Vizio's TVs, as with so many Chinese TVs, are cheap for the same reason Solyndra couldn't make any money: the Chinese are subsidizing their production at a loss in order to take market share from Korea and Japan. From 2001 to 2004, 80% of the large-scale LCDs in the world were made at one Chinese factory and different brands just bought their panels off different places on the yield curve. By 2010 95% of the large scale LCDs in the world were made at about four Chinese factories and foreign firms only had access to two, as I recall.

Your Samsung TV is so cheap because the Chinese are forcing the world to compete on Chinese terms. Samsung is a Chaebol, and has never not been subsidized.

The data Vizio is selling isn't worth much.
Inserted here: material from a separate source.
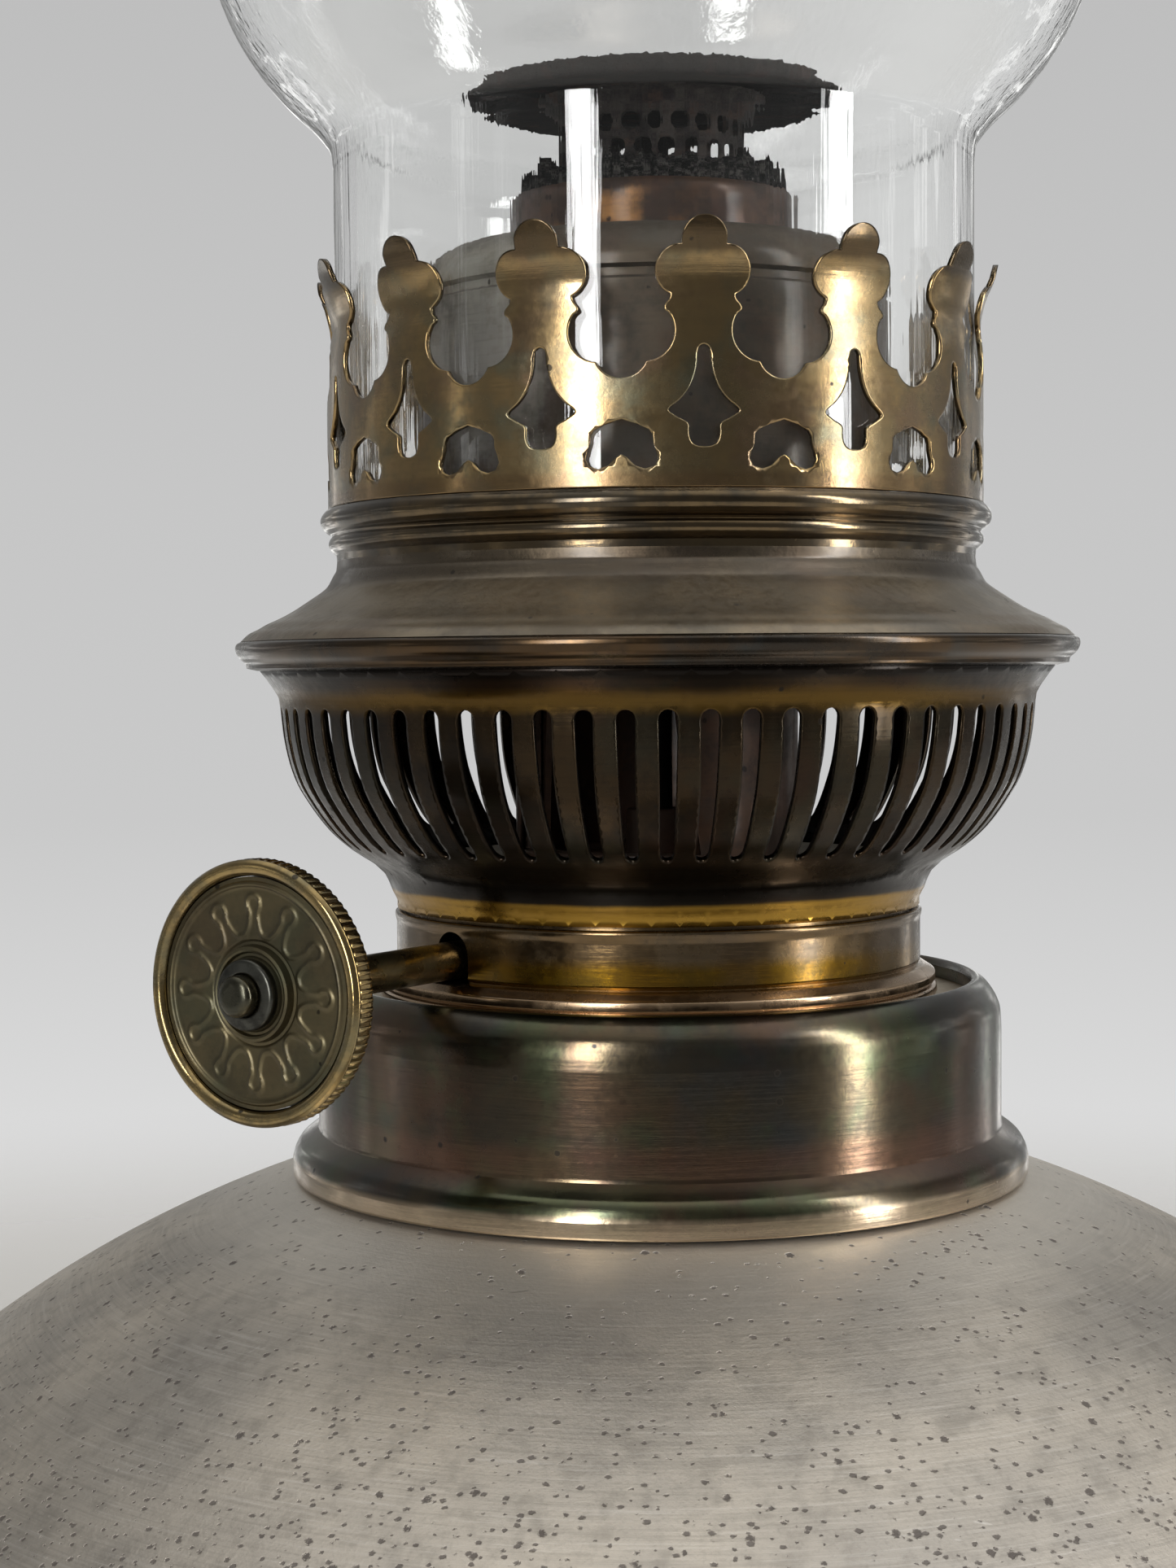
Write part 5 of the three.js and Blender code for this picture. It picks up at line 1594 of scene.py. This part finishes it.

Every little bit helps, sure but it's like Amazon Kindles: would you pay an extra $20 to have the thing not show you ads?

Your arguments fundamentally presume that there are no externalities and that both parties are operating with perfect information. Take your 2% facial recognition opt-outs. The question is not "am I willing to forego the convenience of facial recognition for my privacy" the question is "am I willing to antagonize every gate agent and security official for my privacy." It's much like the TSA's porno scanners: when traveling alone, I would absolutely refuse to use them, require the TSA to pull me aside, stand there with my arms crossed while they ignored me for fifteen minutes, glower at them while they picked apart my luggage and call their supervisors over when they decided that I couldn't fly with cheese. "I don't want to use your porno scanner" is shorthand for "I want to fight the TSA" and both parties know it.

Opting out of an airline's system means antagonizing the humans you do have to interact with. Those humans control things like first class upgrades and, if you fly American, who gets bumped. Opting out of any system any airline comes up with gives the airline employees carte blanche to antagonize you at every point of interaction.

Privacy advocates see these systems as antagonism and bullying in no small part because the employees who enforce them use them for antagonism and bullying. To view it as a purely economic transaction is myopic.